Mestre Álvaro está há 14 anos na Polícia Civil e há
12 no COE. Mas desde 1988 é instrutor da Acadepol. Credenciado pelo
Exército e Polícia Federal há 28 anos, aprendeu a atirar nas Forças
Armadas e se aprimorou quando fundou a Associação de Tiro da Bahia
(ATB). Se eu fosse você, andava certo e não arriscava topar com o cara.
Ou então, reze!
Atirador foi Top Gun da Swat em 2010 O
certificado pregado na parede define o experiente atirador brasileiro em
poucas palavras. "Um homem de mente clara e mão firme”. Os gringos
estavam se referindo ao Mestre Álvaro Moraes de Castro, primeiro lugar
no curso de tiro da Swat, a polícia tática americana. O Curso de Tiro de Combate Avançado foi realizado em Orlando, na
Flórida, entre os dias 7 e 13 de novembro do ano passado. Depois de 80
horas, Álvaro foi considerado o melhor atirador e ganhou o certificado
de ‘Top Gun’. Além do título, patrulhou as ruas de Orlando dentro do
carro do xerife. "Os EUA são o berço do armamento no mundo. Para mim é
um orgulho ter vencido esse curso”, disse Álvaro. Ama todas, mas só dorme com uma Em termos
de armamento, Mestre Álvaro é, digamos, um sujeito infiel. Tem muitas
amantes. Manuseia qualquer tipo de arma. Sabe usar como poucos um fuzil,
conhece tudo de metralhadora, mexe com carabina, revólver 38 e
espingarda. Mas ele só dorme com uma.
Anda armado 24 horas, inclusive quando está
dormindo, mas à noite escolhe a pistola .40. Não chega a colocar debaixo
do travesseiro, mas deixa bem ao lado da cama. "Não boto no travesseiro
porque a mulher pode se retar de noite. Aí, já sabe”. Com todas as
brincadeiras, Álvaro é sério quando trata de alguns cuidados.

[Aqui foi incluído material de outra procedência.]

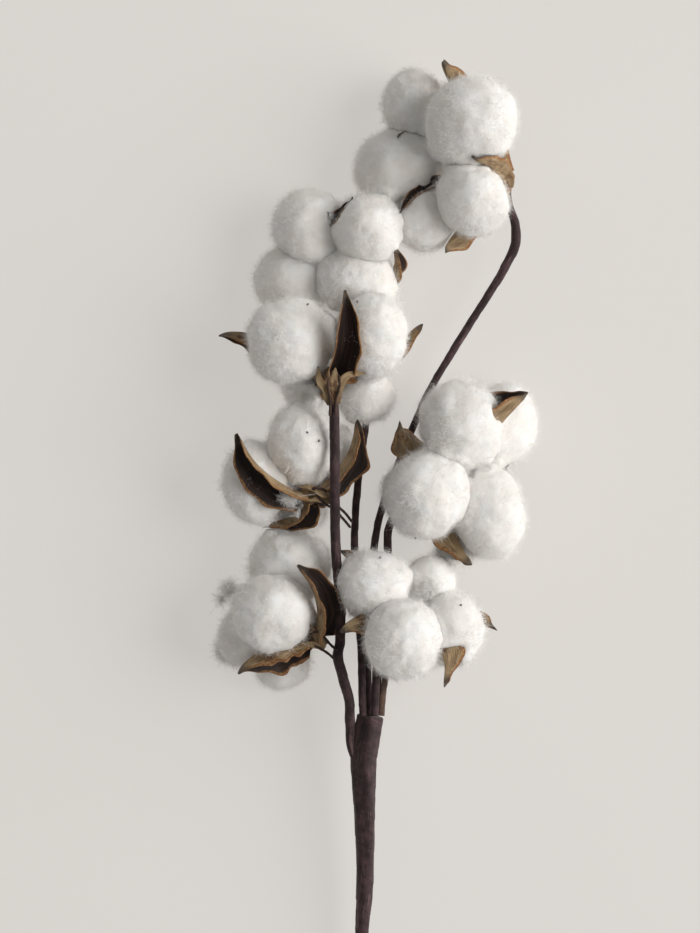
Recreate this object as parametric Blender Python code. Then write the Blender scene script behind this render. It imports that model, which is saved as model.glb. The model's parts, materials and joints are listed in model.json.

"Não se deixa arma ao alcance de criança. Não se
aponta arma para ninguém. A não ser que você tenha um bom motivo para
atirar”. Mestre Álvaro é professor mesmo. Didático e técnico, não aceita
jargões: "Não é ‘bala na agulha’. Agulha é de costureiro. É ‘munição na
câmara’. Quer outra? Quem dá ‘coice’ é mula ou jegue. Arma dá ‘recuo’.
‘Pente’ é para cabelo. O certo mesmo é ‘carregador’”.